▶ _The exercise_: Start at the line containing "Keep writing the" and stop at the line containing "reaches += [front_length"; copy those lines exactly, both ends included, and no others.

▶ _Exercise materials_:

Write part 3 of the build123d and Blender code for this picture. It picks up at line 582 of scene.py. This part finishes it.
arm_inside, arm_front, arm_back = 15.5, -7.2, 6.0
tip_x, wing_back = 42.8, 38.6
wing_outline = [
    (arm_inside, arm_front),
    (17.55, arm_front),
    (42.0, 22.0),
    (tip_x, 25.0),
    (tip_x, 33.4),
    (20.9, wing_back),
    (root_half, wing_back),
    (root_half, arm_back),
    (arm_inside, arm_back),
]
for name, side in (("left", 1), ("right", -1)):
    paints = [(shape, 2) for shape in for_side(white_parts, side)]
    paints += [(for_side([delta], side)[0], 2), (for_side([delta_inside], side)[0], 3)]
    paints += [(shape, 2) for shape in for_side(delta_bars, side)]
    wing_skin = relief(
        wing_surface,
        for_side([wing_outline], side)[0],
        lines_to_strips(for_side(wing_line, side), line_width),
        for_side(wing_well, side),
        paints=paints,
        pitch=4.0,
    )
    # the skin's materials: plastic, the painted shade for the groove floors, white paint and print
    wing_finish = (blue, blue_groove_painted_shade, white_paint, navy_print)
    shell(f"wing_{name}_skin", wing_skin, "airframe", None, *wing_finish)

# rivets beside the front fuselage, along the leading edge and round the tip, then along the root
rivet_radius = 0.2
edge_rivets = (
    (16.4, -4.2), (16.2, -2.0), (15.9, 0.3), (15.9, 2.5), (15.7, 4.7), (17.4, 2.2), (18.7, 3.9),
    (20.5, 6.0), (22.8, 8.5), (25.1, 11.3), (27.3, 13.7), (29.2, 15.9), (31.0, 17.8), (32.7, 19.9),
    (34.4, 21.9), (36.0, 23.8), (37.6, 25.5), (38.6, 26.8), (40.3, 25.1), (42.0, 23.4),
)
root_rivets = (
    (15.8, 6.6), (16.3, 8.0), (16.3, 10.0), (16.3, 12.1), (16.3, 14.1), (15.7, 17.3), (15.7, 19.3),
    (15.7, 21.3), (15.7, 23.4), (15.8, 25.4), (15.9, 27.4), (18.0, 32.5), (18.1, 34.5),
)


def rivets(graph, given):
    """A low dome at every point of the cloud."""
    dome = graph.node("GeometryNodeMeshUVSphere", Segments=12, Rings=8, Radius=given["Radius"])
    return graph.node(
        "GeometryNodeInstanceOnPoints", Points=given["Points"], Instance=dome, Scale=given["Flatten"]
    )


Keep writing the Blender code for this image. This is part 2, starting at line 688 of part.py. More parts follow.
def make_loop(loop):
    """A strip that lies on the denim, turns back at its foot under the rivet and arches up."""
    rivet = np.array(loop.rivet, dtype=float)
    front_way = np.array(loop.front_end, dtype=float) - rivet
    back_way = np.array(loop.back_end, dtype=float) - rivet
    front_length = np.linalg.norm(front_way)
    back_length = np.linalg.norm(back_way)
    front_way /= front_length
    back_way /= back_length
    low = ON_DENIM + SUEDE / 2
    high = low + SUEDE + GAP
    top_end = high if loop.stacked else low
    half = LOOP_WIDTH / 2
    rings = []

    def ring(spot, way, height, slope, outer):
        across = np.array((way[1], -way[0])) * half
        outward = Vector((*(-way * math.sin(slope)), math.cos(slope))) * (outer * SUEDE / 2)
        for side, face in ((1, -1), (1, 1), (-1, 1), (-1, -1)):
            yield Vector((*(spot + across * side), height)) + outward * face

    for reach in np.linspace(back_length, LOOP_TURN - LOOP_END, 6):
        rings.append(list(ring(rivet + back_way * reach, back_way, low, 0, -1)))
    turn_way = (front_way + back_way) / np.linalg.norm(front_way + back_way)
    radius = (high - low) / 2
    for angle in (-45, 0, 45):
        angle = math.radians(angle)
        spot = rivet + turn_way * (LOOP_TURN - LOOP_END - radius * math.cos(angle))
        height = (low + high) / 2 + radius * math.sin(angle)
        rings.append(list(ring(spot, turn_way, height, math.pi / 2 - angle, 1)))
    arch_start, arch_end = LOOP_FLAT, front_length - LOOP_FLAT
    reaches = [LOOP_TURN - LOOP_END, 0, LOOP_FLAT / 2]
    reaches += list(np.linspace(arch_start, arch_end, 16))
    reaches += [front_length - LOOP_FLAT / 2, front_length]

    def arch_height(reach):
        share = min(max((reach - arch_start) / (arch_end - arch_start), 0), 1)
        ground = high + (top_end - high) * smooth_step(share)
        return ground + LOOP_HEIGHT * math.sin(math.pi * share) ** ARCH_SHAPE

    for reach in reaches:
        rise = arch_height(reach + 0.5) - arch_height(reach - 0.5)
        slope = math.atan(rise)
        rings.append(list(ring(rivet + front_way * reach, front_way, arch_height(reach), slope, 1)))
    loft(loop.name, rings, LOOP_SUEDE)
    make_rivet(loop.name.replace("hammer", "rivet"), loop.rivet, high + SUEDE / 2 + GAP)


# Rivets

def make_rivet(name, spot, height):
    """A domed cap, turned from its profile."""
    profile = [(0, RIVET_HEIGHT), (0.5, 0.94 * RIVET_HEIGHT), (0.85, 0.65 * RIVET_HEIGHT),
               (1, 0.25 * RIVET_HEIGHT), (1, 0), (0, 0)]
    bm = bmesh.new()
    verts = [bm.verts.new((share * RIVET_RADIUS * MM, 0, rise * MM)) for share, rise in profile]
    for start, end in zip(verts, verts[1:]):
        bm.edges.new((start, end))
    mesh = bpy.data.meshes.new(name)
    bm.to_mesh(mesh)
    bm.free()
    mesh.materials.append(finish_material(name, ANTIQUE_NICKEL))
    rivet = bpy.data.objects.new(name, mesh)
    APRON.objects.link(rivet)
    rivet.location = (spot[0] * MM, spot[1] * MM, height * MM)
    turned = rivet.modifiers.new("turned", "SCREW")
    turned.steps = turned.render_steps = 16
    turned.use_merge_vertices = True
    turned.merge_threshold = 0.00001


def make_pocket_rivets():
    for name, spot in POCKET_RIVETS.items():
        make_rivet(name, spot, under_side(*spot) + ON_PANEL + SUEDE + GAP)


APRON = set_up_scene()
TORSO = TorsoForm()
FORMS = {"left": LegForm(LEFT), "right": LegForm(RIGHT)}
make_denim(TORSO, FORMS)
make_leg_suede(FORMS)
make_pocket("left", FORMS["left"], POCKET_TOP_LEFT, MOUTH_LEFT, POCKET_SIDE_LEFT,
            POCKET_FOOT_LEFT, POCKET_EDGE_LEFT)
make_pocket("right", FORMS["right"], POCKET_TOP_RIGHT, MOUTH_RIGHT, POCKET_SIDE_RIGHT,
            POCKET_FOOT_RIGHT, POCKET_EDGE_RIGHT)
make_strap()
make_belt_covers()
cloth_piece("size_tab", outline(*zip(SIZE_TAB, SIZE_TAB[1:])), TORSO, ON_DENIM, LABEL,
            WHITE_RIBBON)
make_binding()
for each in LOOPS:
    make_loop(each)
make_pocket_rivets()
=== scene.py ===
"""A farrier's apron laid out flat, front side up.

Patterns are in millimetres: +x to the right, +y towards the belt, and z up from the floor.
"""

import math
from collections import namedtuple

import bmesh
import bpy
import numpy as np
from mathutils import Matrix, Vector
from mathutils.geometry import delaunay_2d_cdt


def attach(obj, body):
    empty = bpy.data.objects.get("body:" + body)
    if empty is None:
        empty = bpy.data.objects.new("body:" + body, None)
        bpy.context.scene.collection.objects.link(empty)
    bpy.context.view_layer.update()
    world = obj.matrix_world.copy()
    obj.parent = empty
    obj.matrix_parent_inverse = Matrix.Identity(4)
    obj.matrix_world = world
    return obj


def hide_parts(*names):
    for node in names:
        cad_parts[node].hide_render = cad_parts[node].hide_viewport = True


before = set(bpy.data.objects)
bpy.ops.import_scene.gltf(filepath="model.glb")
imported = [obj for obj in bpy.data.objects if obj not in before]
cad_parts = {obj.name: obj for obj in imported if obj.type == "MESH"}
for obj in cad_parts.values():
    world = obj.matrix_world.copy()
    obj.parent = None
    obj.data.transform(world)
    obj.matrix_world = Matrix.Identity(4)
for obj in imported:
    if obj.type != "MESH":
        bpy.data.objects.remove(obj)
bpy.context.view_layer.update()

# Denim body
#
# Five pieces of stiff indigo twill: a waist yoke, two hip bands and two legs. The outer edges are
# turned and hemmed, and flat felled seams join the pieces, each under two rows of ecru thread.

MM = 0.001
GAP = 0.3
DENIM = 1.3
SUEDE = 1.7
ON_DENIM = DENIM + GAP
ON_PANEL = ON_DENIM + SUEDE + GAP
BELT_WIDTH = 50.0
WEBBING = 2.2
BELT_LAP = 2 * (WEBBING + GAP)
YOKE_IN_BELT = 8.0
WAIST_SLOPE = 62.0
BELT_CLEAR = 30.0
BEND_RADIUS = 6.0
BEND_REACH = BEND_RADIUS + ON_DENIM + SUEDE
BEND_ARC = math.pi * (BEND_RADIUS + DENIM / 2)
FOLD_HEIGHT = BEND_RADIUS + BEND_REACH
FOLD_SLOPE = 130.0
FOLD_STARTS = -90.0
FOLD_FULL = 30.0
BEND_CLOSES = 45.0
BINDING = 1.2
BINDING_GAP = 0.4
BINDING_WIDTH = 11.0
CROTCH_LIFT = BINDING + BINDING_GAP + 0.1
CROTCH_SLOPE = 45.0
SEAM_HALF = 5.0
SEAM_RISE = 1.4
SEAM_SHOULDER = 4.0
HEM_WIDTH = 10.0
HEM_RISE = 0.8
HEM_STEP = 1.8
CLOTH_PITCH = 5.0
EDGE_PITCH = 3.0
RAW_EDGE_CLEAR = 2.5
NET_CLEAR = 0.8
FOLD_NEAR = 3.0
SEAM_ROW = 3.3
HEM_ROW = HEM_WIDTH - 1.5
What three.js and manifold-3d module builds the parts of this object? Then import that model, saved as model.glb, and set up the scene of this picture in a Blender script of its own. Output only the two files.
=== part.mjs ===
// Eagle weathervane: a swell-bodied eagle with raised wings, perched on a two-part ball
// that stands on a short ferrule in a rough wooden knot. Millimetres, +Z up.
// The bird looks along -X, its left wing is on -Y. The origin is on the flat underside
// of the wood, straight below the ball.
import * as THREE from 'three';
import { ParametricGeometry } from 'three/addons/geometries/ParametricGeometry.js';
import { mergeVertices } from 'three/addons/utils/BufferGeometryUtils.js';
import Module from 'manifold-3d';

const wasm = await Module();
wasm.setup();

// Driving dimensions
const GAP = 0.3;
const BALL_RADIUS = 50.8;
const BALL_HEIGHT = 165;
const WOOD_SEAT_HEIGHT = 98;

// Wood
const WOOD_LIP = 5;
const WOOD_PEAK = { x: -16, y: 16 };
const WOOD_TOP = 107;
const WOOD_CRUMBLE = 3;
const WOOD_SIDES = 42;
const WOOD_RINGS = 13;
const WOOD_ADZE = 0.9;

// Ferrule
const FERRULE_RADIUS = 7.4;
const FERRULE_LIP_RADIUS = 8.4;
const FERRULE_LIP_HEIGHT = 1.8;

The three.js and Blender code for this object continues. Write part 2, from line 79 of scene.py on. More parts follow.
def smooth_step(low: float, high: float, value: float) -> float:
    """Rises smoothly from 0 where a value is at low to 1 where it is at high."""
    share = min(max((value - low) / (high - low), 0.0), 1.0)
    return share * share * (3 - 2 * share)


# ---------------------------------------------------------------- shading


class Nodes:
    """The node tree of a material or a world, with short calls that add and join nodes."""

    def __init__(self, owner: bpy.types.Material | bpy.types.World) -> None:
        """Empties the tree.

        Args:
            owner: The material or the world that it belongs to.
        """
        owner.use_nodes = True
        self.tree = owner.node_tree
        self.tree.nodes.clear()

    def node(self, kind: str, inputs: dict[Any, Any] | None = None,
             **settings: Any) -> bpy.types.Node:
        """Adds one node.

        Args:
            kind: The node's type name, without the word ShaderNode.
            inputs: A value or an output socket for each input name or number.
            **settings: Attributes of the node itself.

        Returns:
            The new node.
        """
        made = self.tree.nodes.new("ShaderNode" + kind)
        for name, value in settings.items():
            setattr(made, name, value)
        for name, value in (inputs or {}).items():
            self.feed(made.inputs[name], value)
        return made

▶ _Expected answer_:
Keep writing the Blender code for this image. This is part 2, starting at line 688 of part.py. More parts follow.
def make_loop(loop):
    """A strip that lies on the denim, turns back at its foot under the rivet and arches up."""
    rivet = np.array(loop.rivet, dtype=float)
    front_way = np.array(loop.front_end, dtype=float) - rivet
    back_way = np.array(loop.back_end, dtype=float) - rivet
    front_length = np.linalg.norm(front_way)
    back_length = np.linalg.norm(back_way)
    front_way /= front_length
    back_way /= back_length
    low = ON_DENIM + SUEDE / 2
    high = low + SUEDE + GAP
    top_end = high if loop.stacked else low
    half = LOOP_WIDTH / 2
    rings = []

    def ring(spot, way, height, slope, outer):
        across = np.array((way[1], -way[0])) * half
        outward = Vector((*(-way * math.sin(slope)), math.cos(slope))) * (outer * SUEDE / 2)
        for side, face in ((1, -1), (1, 1), (-1, 1), (-1, -1)):
            yield Vector((*(spot + across * side), height)) + outward * face

    for reach in np.linspace(back_length, LOOP_TURN - LOOP_END, 6):
        rings.append(list(ring(rivet + back_way * reach, back_way, low, 0, -1)))
    turn_way = (front_way + back_way) / np.linalg.norm(front_way + back_way)
    radius = (high - low) / 2
    for angle in (-45, 0, 45):
        angle = math.radians(angle)
        spot = rivet + turn_way * (LOOP_TURN - LOOP_END - radius * math.cos(angle))
        height = (low + high) / 2 + radius * math.sin(angle)
        rings.append(list(ring(spot, turn_way, height, math.pi / 2 - angle, 1)))
    arch_start, arch_end = LOOP_FLAT, front_length - LOOP_FLAT
    reaches = [LOOP_TURN - LOOP_END, 0, LOOP_FLAT / 2]
    reaches += list(np.linspace(arch_start, arch_end, 16))
    reaches += [front_length - LOOP_FLAT / 2, front_length]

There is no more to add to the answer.